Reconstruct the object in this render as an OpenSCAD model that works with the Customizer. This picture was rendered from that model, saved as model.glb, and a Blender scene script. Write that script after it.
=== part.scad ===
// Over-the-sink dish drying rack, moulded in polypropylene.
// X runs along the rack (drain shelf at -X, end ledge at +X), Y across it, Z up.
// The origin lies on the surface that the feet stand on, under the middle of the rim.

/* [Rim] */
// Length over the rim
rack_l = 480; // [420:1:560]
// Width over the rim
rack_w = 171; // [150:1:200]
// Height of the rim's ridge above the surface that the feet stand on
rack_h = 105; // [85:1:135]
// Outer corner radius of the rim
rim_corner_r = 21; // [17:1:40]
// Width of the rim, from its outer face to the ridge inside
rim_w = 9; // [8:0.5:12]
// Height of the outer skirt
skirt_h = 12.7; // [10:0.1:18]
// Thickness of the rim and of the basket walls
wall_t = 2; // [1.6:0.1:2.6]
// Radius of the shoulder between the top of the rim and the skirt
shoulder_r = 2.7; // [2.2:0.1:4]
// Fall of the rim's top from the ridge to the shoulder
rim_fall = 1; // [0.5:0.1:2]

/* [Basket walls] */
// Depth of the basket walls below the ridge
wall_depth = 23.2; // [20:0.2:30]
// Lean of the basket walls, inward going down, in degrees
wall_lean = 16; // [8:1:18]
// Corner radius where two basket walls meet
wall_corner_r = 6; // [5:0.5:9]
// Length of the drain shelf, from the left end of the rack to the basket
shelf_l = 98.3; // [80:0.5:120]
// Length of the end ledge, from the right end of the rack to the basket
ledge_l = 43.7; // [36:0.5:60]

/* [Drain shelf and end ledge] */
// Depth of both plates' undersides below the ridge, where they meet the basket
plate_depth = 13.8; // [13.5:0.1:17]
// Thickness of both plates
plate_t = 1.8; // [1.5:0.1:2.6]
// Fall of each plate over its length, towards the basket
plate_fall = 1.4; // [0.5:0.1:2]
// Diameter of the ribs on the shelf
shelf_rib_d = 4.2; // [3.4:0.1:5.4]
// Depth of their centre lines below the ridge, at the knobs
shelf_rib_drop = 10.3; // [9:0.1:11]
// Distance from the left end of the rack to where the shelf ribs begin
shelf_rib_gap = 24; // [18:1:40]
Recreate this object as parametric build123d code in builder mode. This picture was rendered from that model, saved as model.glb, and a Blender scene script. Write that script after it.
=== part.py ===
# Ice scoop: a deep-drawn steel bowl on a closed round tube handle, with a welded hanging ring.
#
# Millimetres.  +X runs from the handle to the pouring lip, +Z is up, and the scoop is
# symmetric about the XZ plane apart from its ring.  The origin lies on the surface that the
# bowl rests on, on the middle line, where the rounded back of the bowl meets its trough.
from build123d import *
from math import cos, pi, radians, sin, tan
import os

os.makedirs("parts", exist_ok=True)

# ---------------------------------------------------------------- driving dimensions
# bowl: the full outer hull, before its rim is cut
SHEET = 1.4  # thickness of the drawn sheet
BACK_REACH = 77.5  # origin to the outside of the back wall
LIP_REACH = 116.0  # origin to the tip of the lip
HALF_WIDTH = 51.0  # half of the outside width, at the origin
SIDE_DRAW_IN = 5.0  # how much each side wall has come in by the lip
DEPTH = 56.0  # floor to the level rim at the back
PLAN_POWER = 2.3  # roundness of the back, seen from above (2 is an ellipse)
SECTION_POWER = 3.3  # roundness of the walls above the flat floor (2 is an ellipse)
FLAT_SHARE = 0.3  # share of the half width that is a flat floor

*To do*
Can you quote exactly the lines from the one containing "Recreate this object" through the last line of the records above, and nothing else?

*Answer below*
Recreate this object as parametric build123d code in builder mode. This picture was rendered from that model, saved as model.glb, and a Blender scene script. Write that script after it.
=== part.py ===
# Ice scoop: a deep-drawn steel bowl on a closed round tube handle, with a welded hanging ring.
#
# Millimetres.  +X runs from the handle to the pouring lip, +Z is up, and the scoop is
# symmetric about the XZ plane apart from its ring.  The origin lies on the surface that the
# bowl rests on, on the middle line, where the rounded back of the bowl meets its trough.
from build123d import *
from math import cos, pi, radians, sin, tan
import os

os.makedirs("parts", exist_ok=True)

# ---------------------------------------------------------------- driving dimensions
# bowl: the full outer hull, before its rim is cut
SHEET = 1.4  # thickness of the drawn sheet
BACK_REACH = 77.5  # origin to the outside of the back wall
LIP_REACH = 116.0  # origin to the tip of the lip
HALF_WIDTH = 51.0  # half of the outside width, at the origin
SIDE_DRAW_IN = 5.0  # how much each side wall has come in by the lip
DEPTH = 56.0  # floor to the level rim at the back
PLAN_POWER = 2.3  # roundness of the back, seen from above (2 is an ellipse)
SECTION_POWER = 3.3  # roundness of the walls above the flat floor (2 is an ellipse)
FLAT_SHARE = 0.3  # share of the half width that is a flat floor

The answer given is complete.